The US Senate has voted overwhelmingly to remove a moratorium on states regulating AI systems from the Republican “big, beautiful bill.” Legislators agreed by a margin of 99 to 1 to drop the controversial proposal during a protracted fight over the omnibus budget bill, which is still under debate.

The vote followed failed attempts to revise the rule in a way that would placate holdouts, particularly Sen. Marsha Blackburn (R-TN), one of the moratorium’s first opponents. Over the weekend, Blackburn struck a deal with Sen. Ted Cruz (R-TX) that would have cut the moratorium to five years and allowed states to continue enforcing AI laws that handled online child safety as well as individuals’ names, images, and likenesses. But after a day of furious backlash from the populist right, driven primarily by MAGA internet powerhouses Steve Bannon and Mike Davis, Blackburn relented at the last minute — and chose, instead, to attach her name to a Democrat-sponsored amendment that sought to remove the bill altogether.

“While I appreciate Chairman Cruz’s efforts to find acceptable language that allows states to protect their citizens from the abuses of AI, the current language is not acceptable to those who need those provisions the most,” she said in a statement on Monday night. “This provision could allow Big Tech to continue to exploit kids, creators, and conservatives.”

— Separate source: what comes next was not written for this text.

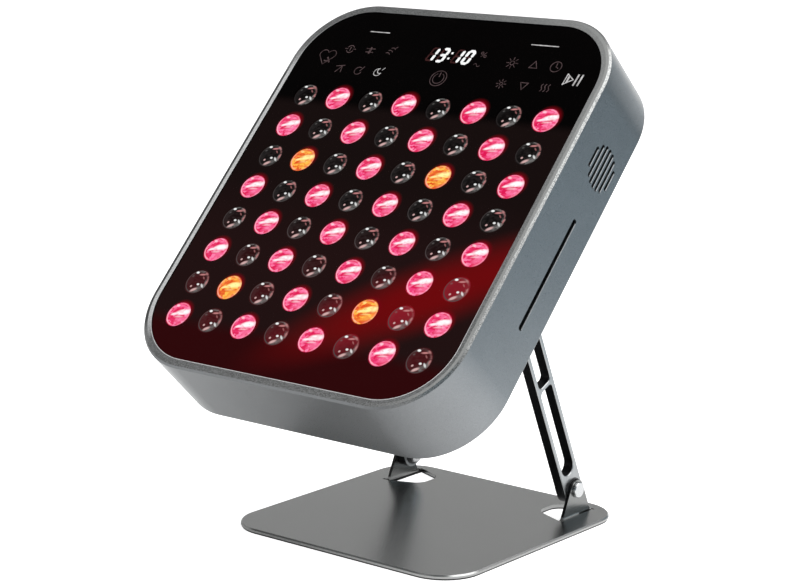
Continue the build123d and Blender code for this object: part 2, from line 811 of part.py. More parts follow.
with BuildPart() as speaker_basket:
    with BuildSketch(speaker_seat.offset(gasket_thickness + cone_thickness)):
        Circle(speaker_diameter / 2)
    extrude(amount=speaker_depth)
    with BuildSketch(speaker_seat.offset(gasket_thickness + cone_thickness)):
        Circle(speaker_recess)
    extrude(amount=speaker_depth - speaker_back_thickness, mode=Mode.SUBTRACT)
    with BuildSketch(speaker_seat.offset(gasket_thickness + cone_thickness + speaker_depth)):
        Circle(magnet_diameter / 2)
    extrude(amount=magnet_height)
write(speaker_basket.part, "speaker_basket")

# One fan, standing on the inside of the cover: frame with four struts, and rotor
with BuildPart() as fan_frame:
    with BuildSketch():
        RectangleRounded(fan_size, fan_size, fan_corner_radius)
        Circle(fan_bore / 2, mode=Mode.SUBTRACT)
        with GridLocations(fan_hole_pitch, fan_hole_pitch, 2, 2):
            Circle(small_thread_diameter / 2, mode=Mode.SUBTRACT)
    extrude(amount=fan_depth)
    with BuildSketch():
        Rectangle(fan_bore + fan_strut_width, fan_strut_width)
        Rectangle(fan_strut_width, fan_bore + fan_strut_width)
        Circle(fan_mount_diameter / 2)
        Circle(rotor_shaft_diameter / 2 + bore_clearance, mode=Mode.SUBTRACT)
    extrude(amount=fan_mount_thickness)

rotor_base = fan_mount_thickness + rotor_gap
blade_root = rotor_hub_diameter / 2 - rotor_blade_thickness
blade_length_radial = rotor_blade_span / 2 - blade_root
with BuildPart() as fan_rotor:
    with BuildSketch(Plane.XY.offset(rotor_base)):
        Circle(rotor_hub_diameter / 2)
    extrude(amount=rotor_hub_height)
    chamfer(fan_rotor.faces().sort_by(Axis.Z)[-1].edges(), rotor_gap)
    with Locations((0, 0, rotor_base + rotor_hub_height / 2)):
        with PolarLocations(blade_root + blade_length_radial / 2, rotor_blade_count):
            Box(blade_length_radial, rotor_blade_width, rotor_blade_thickness, rotation=(rotor_blade_pitch, 0, 0))
    with BuildSketch(Plane.XY.offset(rotor_gap)):
        Circle(rotor_shaft_diameter / 2)
    extrude(amount=fan_mount_thickness)

for side_name, place in zip(("left", "right"), fan_places):
    for piece_name, piece in (("fan_frame", fan_frame.part), ("fan_rotor", fan_rotor.part)):
        with BuildPart(head.offset(-cover_front)) as placed:
            with Locations(place):
                add(piece)
        write(placed.part, f"{piece_name}_{side_name}")

# Rear cover: grilles before the fans, cut-outs of inlet and rocker, posts of the power supply
fan_hole_step = fan_hole_pitch / 2
fan_screw_places = [
    (u + sign_u * fan_hole_step, v + sign_v * fan_hole_step)
    for u, v in fan_places for sign_u in (-1, 1) for sign_v in (-1, 1)
]
supply_hole_u, supply_hole_v = supply_hole_pitch
supply_centre_u, supply_centre_v = supply_centre
supply_post_places = [
    (supply_centre_u + sign_u * supply_hole_u / 2, supply_centre_v + sign_v * supply_hole_v / 2)
    for sign_u in (-1, 1) for sign_v in (-1, 1)
]


def cut_rectangle(place, size):
    """Cut-out in the cover that a snap-in body passes with the fit gap around it."""
    width, height = size
    with Locations(place):
        Rectangle(width + 2 * fit_gap, height + 2 * fit_gap, mode=Mode.SUBTRACT)


with BuildPart() as rear_cover:
    with BuildSketch(head.offset(-head_depth)):
        inset_outline(rear_recess_inset + fit_gap)
        with Locations(cover_screw_places + fan_screw_places):
            Circle(small_pass_diameter / 2, mode=Mode.SUBTRACT)
        with Locations(bracket_screw_places):
            Circle(big_pass_diameter / 2, mode=Mode.SUBTRACT)
        cut_rectangle(inlet_place, inlet_body)
        cut_rectangle(rocker_place, rocker_body)
    extrude(amount=cover_thickness)
    with BuildSketch(head.offset(-head_depth)):
        with Locations(fan_places):
            round_slots(cover_grille_radius, cover_grille_pitch, cover_grille_slot_width)
    extrude(amount=cover_thickness, mode=Mode.SUBTRACT)
    with BuildSketch(head.offset(-cover_front)):
        with Locations(supply_post_places):
            Circle(supply_post_diameter / 2)
            Circle(small_thread_diameter / 2, mode=Mode.SUBTRACT)
    extrude(amount=supply_standoff)
write(rear_cover.part, "rear_cover")
write(small_screws(rear, from_behind(cover_screw_places), cover_screw_length), "rear_cover_screws")
write(small_screws(rear, from_behind(fan_screw_places), fan_screw_length), "fan_screws")

# Power supply: board on the posts, transformer and capacitors
with BuildPart() as supply_board:
    with BuildSketch(head.offset(-supply_back)):
        with Locations(supply_centre):
            Rectangle(*supply_board_size)
        with Locations(supply_post_places):
            Circle(small_pass_diameter / 2, mode=Mode.SUBTRACT)
    extrude(amount=board_thickness)
write(supply_board.part, "supply_board")
write(small_screws(head.offset(-supply_front), supply_post_places, supply_screw_length), "supply_board_screws")

with BuildPart(head.offset(-supply_front)) as transformer:
    with Locations((supply_centre_u + transformer_offset[0], supply_centre_v + transformer_offset[1])):
        Box(*transformer_size, align=(Align.CENTER, Align.CENTER, Align.MIN))
write(transformer.part, "transformer")

with BuildPart() as capacitors:
    with BuildSketch(head.offset(-supply_front)):
        with Locations((supply_centre_u + capacitor_offset[0], supply_centre_v + capacitor_offset[1])):
            with GridLocations(capacitor_pitch, capacitor_pitch, 2, 2):
                Circle(capacitor_diameter / 2)
    extrude(amount=capacitor_height)
write(capacitors.part, "capacitors")

# Power inlet: snap-in socket with three blades
def rear_place(place):
    """Plane on the outside of the cover at a place, facing backwards."""
    u, v = place
    return Plane(origin=rear.from_local_coords((-u, v, 0)), x_dir=rear.x_dir, z_dir=rear.z_dir)


inlet_plane = rear_place(inlet_place)
with BuildPart() as power_inlet:
    with BuildSketch(inlet_plane):
        Rectangle(*inlet_flange)
    extrude(amount=inlet_flange_thickness)
    with BuildSketch(inlet_plane):
        Rectangle(*inlet_body)
    extrude(amount=-inlet_body_depth)
    with BuildSketch(inlet_plane.offset(inlet_flange_thickness)):
        cavity = Rectangle(*inlet_cavity)
        chamfer(cavity.vertices().sort_by(Axis.Y)[-2:], inlet_corner_chamfer)
    extrude(amount=-inlet_cavity_depth, mode=Mode.SUBTRACT)
    with BuildSketch(inlet_plane):
        with Locations(blade_places):
            Rectangle(blade_width + 2 * bore_clearance, blade_height + 2 * bore_clearance)
    extrude(amount=-inlet_body_depth, mode=Mode.SUBTRACT)
write(power_inlet.part, "power_inlet")

with BuildPart() as inlet_blades:
    with BuildSketch(inlet_plane.offset(inlet_flange_thickness - blade_end_gap)):
        with Locations(blade_places):
            Rectangle(blade_width, blade_height)
    extrude(amount=-blade_length)
write(inlet_blades.part, "inlet_blades")

# Rocker switch: snap-in frame, and a rocker on two pins, pressed down at its right end
rocker_plane = rear_place(rocker_place)
rocker_axis = Axis((0, 0, 0), rocker_plane.y_dir)
with BuildPart() as rocker_frame:
    with BuildSketch(rocker_plane):
        Rectangle(*rocker_flange)
    extrude(amount=rocker_flange_thickness)
    with BuildSketch(rocker_plane):
        Rectangle(*rocker_body)
    extrude(amount=-rocker_body_depth)
    with BuildSketch(rocker_plane.offset(rocker_flange_thickness)):
        Rectangle(*rocker_opening)
    extrude(amount=-rocker_flange_thickness - rocker_floor_depth, mode=Mode.SUBTRACT)
    with BuildSketch(Plane(origin=rocker_plane.origin, x_dir=rocker_plane.x_dir, z_dir=rocker_plane.y_dir)):
        Circle(rocker_pin_diameter / 2 + bore_clearance)
    extrude(amount=rocker_width / 2 + rocker_pin_reach + bore_clearance, both=True, mode=Mode.SUBTRACT)
write(rocker_frame.part, "rocker_frame")

rocker_profile = Plane(origin=rocker_plane.origin, x_dir=rocker_plane.x_dir.rotate(rocker_axis, rocker_throw),
                       z_dir=-rocker_plane.y_dir)
with BuildPart() as rocker_button:
    with BuildSketch(rocker_profile):
        Polygon((-rocker_foot_half_length, -rocker_foot_depth), (rocker_foot_half_length, -rocker_foot_depth),
                (rocker_half_length, 0), (rocker_half_length, rocker_end_height), (0, rocker_middle_height),
                (-rocker_half_length, rocker_end_height), (-rocker_half_length, 0), align=None)
    extrude(amount=rocker_width / 2, both=True)
    with BuildSketch(rocker_profile):
        Circle(rocker_pin_diameter / 2)
    extrude(amount=rocker_width / 2 + rocker_pin_reach, both=True)
write(rocker_button.part, "rocker_button")
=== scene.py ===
import math

import bmesh
import bpy
from mathutils import Matrix, Vector


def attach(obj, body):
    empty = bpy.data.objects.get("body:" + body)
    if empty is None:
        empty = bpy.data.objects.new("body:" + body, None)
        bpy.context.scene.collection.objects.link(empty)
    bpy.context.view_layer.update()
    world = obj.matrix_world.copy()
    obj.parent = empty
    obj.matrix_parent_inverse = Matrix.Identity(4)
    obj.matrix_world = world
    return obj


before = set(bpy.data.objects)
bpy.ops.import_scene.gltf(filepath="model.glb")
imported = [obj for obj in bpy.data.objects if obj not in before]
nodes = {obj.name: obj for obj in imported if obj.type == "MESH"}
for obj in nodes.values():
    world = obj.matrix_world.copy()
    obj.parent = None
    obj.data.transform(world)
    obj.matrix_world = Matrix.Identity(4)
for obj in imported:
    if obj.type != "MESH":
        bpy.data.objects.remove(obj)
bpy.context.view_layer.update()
mm = 0.001
bpy.context.scene.view_settings.view_transform = "Standard"

# The head leans back. Its lit front is the frame of the lenses, the marks and the shell's finish:
# millimetres across it, up it and behind its rim.
headPlane = {"tilt": 43.62, "origin": (0, -53.6044, 206.5618)}
tilt = math.radians(headPlane["tilt"])
sideways = Vector((1, 0, 0))
headUp = Vector((0, math.sin(tilt), math.cos(tilt)))
headOut = Vector((0, -math.cos(tilt), math.sin(tilt)))
headOrigin = Vector(headPlane["origin"]) * mm


def headPoint(u, v, depth=0.0):
    # from millimetres on the head to a point in metres
    return headOrigin + Vector((u * mm, 0, 0)) + headUp * v * mm - headOut * depth * mm


def headMatrix(u, v, depth=0.0, turn=0.0):
    # local X across, Y up the front, Z out of it
    place = Matrix((sideways, headUp, headOut)).transposed().to_4x4()
    place.translation = headPoint(u, v, depth)
    return place @ Matrix.Rotation(math.radians(turn), 4, "Z")


class Graph:
    # short calls that add nodes to one node tree
    def __init__(self, tree):
        self.tree = tree
        self.place = self.add("ShaderNodeTexCoord")

    def add(self, kind):
        return self.tree.nodes.new(kind)

    def link(self, source, target):
        self.tree.links.new(source, target)

    def fill(self, socket, value):
        # a number or a colour is set on the socket, anything else is linked to it
        if isinstance(value, (int, float)):
            socket.default_value = value
        elif isinstance(value, tuple):
            socket.default_value = (*value, 1)
        else:
            self.link(value, socket)

    def noise(self, scale, detail=2, stretch=(1, 1, 1)):
        mapping = self.add("ShaderNodeMapping")
        mapping.inputs["Scale"].default_value = stretch
        texture = self.add("ShaderNodeTexNoise")
        texture.inputs["Scale"].default_value = scale
        texture.inputs["Detail"].default_value = detail
        self.link(self.place.outputs["Object"], mapping.inputs["Vector"])
        self.link(mapping.outputs[0], texture.inputs["Vector"])
        return texture.outputs["Fac"]

    def remap(self, value, low, high, toLow, toHigh, smooth=False):
        node = self.add("ShaderNodeMapRange")
        node.interpolation_type = "SMOOTHSTEP" if smooth else "LINEAR"
        for name, number in (("From Min", low), ("From Max", high), ("To Min", toLow), ("To Max", toHigh)):
            node.inputs[name].default_value = number
        self.link(value, node.inputs["Value"])
        return node.outputs[0]

    def between(self, value, rising, falling, smooth=False):
        return self.math("MULTIPLY", self.remap(value, *rising, 0, 1, smooth),
                         self.remap(value, *falling, 1, 0, smooth))

    def math(self, operation, *values):
        node = self.add("ShaderNodeMath")
        node.operation = operation
        for socket, value in zip(node.inputs, values):
            self.fill(socket, value)
        return node.outputs[0]

    def dot(self, vector, direction):
        node = self.add("ShaderNodeVectorMath")
        node.operation = "DOT_PRODUCT"
        node.inputs[1].default_value = direction
        self.link(vector, node.inputs[0])
        return node.outputs["Value"]

    def toward(self, u, v, turn):
        # how far a place lies along an axis that is turned from u towards v
        angle = math.radians(turn)
        return self.math("ADD", self.math("MULTIPLY", u, math.cos(angle)),
                         self.math("MULTIPLY", v, math.sin(angle)))

    def radius(self, u, v):
        return self.math("SQRT", self.math("ADD", self.math("MULTIPLY", u, u), self.math("MULTIPLY", v, v)))

    def mix(self, factor, first, second):
        node = self.add("ShaderNodeMix")
        node.data_type = "RGBA"
        self.fill(node.inputs[6], first)
        self.fill(node.inputs[7], second)
        self.fill(node.inputs[0], factor)
        return node.outputs[2]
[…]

Early fellow GOP defectors included Sen. Susan Collins (R-ME); Sen. Josh Hawley (R-MO), an anti-tech hawk; and Sen. Rand Paul (R-KY), who raised concerns about federal overreach. But ultimately, nearly everyone agreed on removing the AI provisions — the lone vote against it was from Sen. Thom Tillis (R-NC). The Senate must still vote on the budget reconciliation vote, after which it will return to the House before being passed to President Donald Trump’s desk.

The House of Representatives quietly lodged the first draft of the moratorium in its version of Trump’s funding megabill, passing it almost entirely along party lines by a vote of 215-214 in May. The stated goal was to avoid a patchwork of state AI regulations that could inhibit industry growth. But the plan was contentious even before the Senate began formal debate on its version, which required states to avoid regulating AI and “automated decision systems” if they wished to receive funding for broadband programs. It became a flash point in an already heated fight over the bill, resulting in furious backroom negotiations, an apparent deal, and then a daylong concerted effort to tank the bill. 

Senate Republicans had already fractured over several amendments inside the bill, but the addition of the AI moratorium turned the whip count into a trainwreck of competing interests — particularly within the Republican faction normally opposed to Big Tech and federal overreach. In a letter sent to Senate Majority Leader John Thune (R-SD) last week, several GOP senators, including Hawley and Paul, joined Blackburn in voicing their opposition to the bill for varying reasons, including their concern that it would automatically curtail preexisting state AI laws. (Tennessee, for instance, passed a law in 2024 that protected individuals’ likenesses from being used by generative AI.)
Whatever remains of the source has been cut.